Shifting Mindsets: Thinking of the End to End Supply Chain as a Value Chain

Jan 30. End to end supply chain-642541-edited.jpeg

A company's basic, high-level goal is to sell a product to consumers. In order to successfully sell that inventory, consumers need to find some kind of value in it. The more value an organization can create, the more profitable they can become.

Therefore, it's critical to understand completely how your business creates value and where more value can be added to create a competitive strategy.

A value chain is a set of processes and/or activities a business partakes in to create value for its consumers. How value chain activities are carried out determines cost and influences your profit level. By understanding your sources of value, your numbers can go in a direction that makes everyone happy. 

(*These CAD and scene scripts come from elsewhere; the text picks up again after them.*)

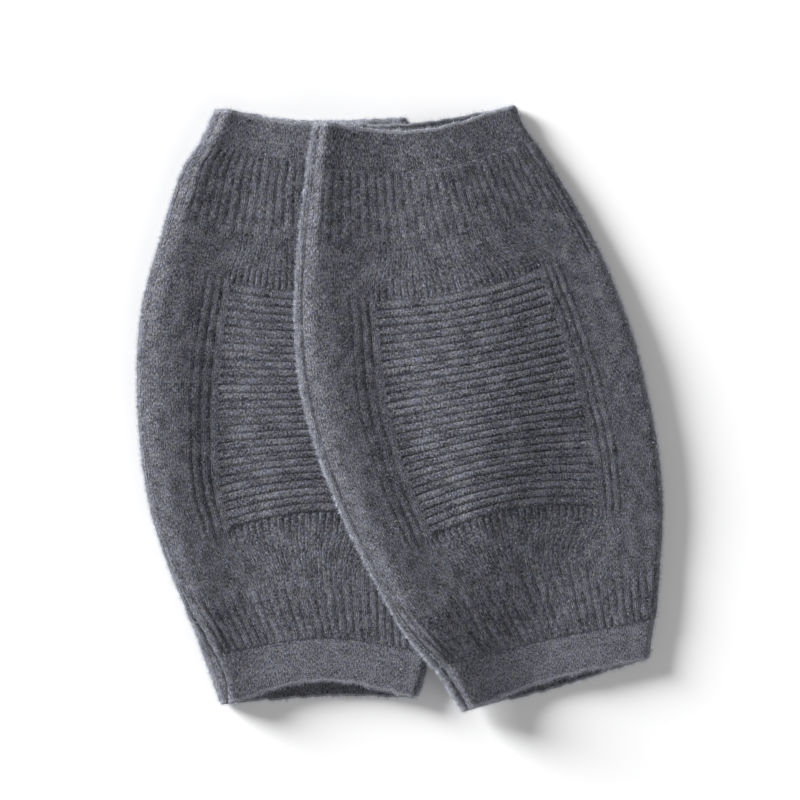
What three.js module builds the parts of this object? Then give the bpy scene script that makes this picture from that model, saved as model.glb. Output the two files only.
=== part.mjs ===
// A pair of knitted knee warmers laid flat, one lying over the right part of the other.
// All sizes are in millimetres. Each warmer is worked out in its own flat frame: "across" runs from its
// left side to its right, and "along" from its bottom edge to its top edge.
import * as THREE from "three";

const WALL = 2.8; // the knitted fabric, without its ribs
const FOLD = 4.5; // radius of the folded sides, so a warmer is two of these thick
const GAP = 0.3; // between two pieces at a seam
const RIB_RISE = 0.8;
const RIDGE_RISE = 0.9;
const SIDE_RIB_RISE = 0.6;
const HEM_ROUND = 0.9; // rounding of the bands' free edges

const RIBS = 31; // vertical ribs across a front panel, above and below the knee
const RIDGES = 29; // horizontal ridges of a knee panel
const SIDE_RIBS = 3; // vertical ribs on each side of a knee panel
const SIDE_RIB_PITCH = 0.054; // as a share of the warmer's half width
const FLAT_COLUMNS = 14; // of the plain fabric between two folds

// Soft form of a front panel, raised or sunk as a whole.
const KNEE_RISE = 0.5;
const SIDE_DIP = 2.2; // the trough along the side ribs

// The over warmer comes down from the under warmer to the floor between these distances beyond the under
// warmer's right side.
const SLOPE_START = -8;
const SLOPE_END = 62;
const CLEARANCE = 0.4; // between the over warmer and the highest of what it lies on

const QUARTER = (FOLD * Math.PI) / 2; // a quarter turn of the folded side
const UP = Math.PI / 2;

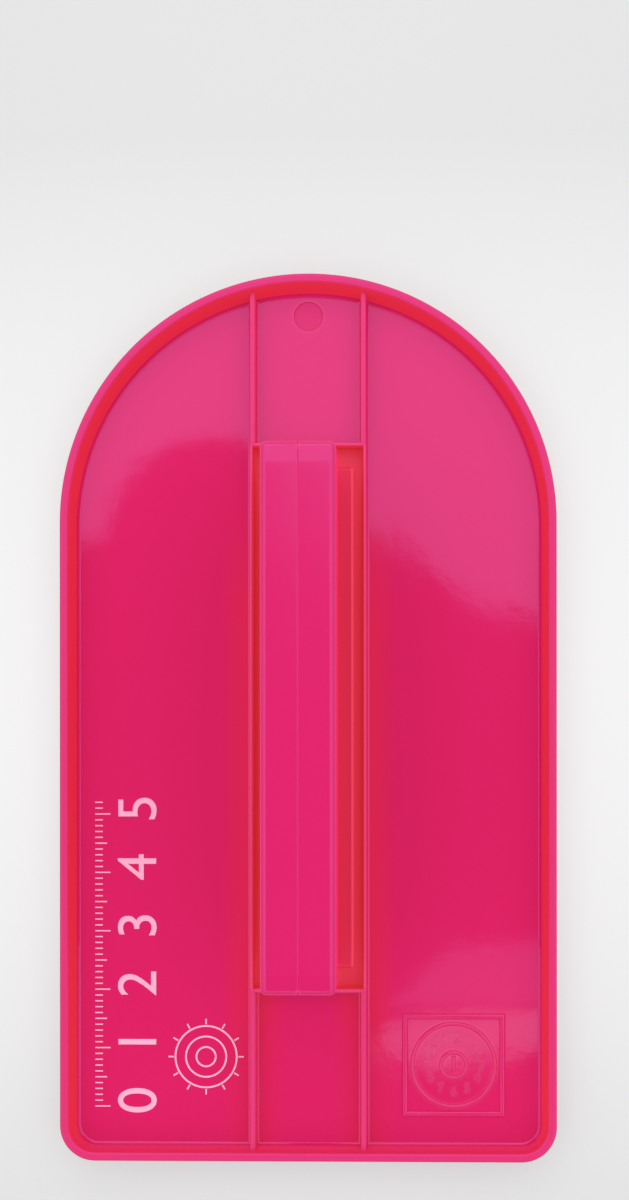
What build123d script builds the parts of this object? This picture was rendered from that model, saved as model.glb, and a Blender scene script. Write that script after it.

Where to Look for More Value in Your Supply Chain

When companies are faced with the task of reducing costs, entire departments are many times the first places they look to. This automatic jump shouldn't occur. Instead, managers should focus on systems, specifically how inputs are converted into outputs, as a first place to start.

There are several primary activities common to all businesses that relate directly to a product. These activities include the creation, sale, support, and maintenance of a product. Inbound logistics, operations, outbound logistics, marketing and sales, and service are primary activities that often hold undiscovered value. Going into more depth, supplier relationships, operational systems, communication, and support are areas where companies can increase their value added.

In a systems framework, support activities directly support the primary ones. These support activities can include procurement, human resource management, infrastructure, and technology development. Good human resources best practices can increase the value of employees. Minimizing technology costs and keeping up with new technology also increases the value of business. When both primary and support activities are used in tandem, building blocks are created, which help the company generate more overall value.

How to Find Untapped Sources of Value in Your Supply Chain

There are four steps companies can follow to find untapped sources of value in their midst. For the first step, identify subactivities for every primary activity you have. This step will help you discover which subactivities generate value. Subactivities can be divided into three different categories. There are direct activities that create value all by themselves, indirect activities that allow direct activities to function, and quality assurance activities that ensure the first two meet professional standards.

Once that's done, step two involves doing the same thing but with support activities. In step three, you look for links; find the connections between the value activities found. Although time-consuming, this step is important for increasing your business's competitive edge. During step four, you look for opportunities and places where you can increase the value. Think outside the box about how to alter or enhance the value you offer to your customers.

Related: Leaning Toward Lean Leadership: Why it Produces Results 

When going through this entire process, watch for areas where you see excess spending or where value is quite limited. Reducing costs in areas where there is little to no value will help refocus your value chain, allocating money to activities that increase value instead. For example, when looking at transportation and motion as a primary activity, you may find waste. Excess motion doesn't add value and means more cost in terms of increased administration, fuel, warehousing, inventory, or transportation costs. Consider changing the plant/warehouse layout to one that is more sensible and practical. One of the largest forms of waste is in paper processing and administrative functions, so reviewing your paper flows can result in significant time savings, allowing your team to focus on value added versus non-value added activities.

Value can sometimes be hard to find. Businesses need to look high and low for areas where it can be increased. By breaking down business activities into strategically smaller pieces, managers are better able to see the big picture, cut costs, increase value, and become more competitive.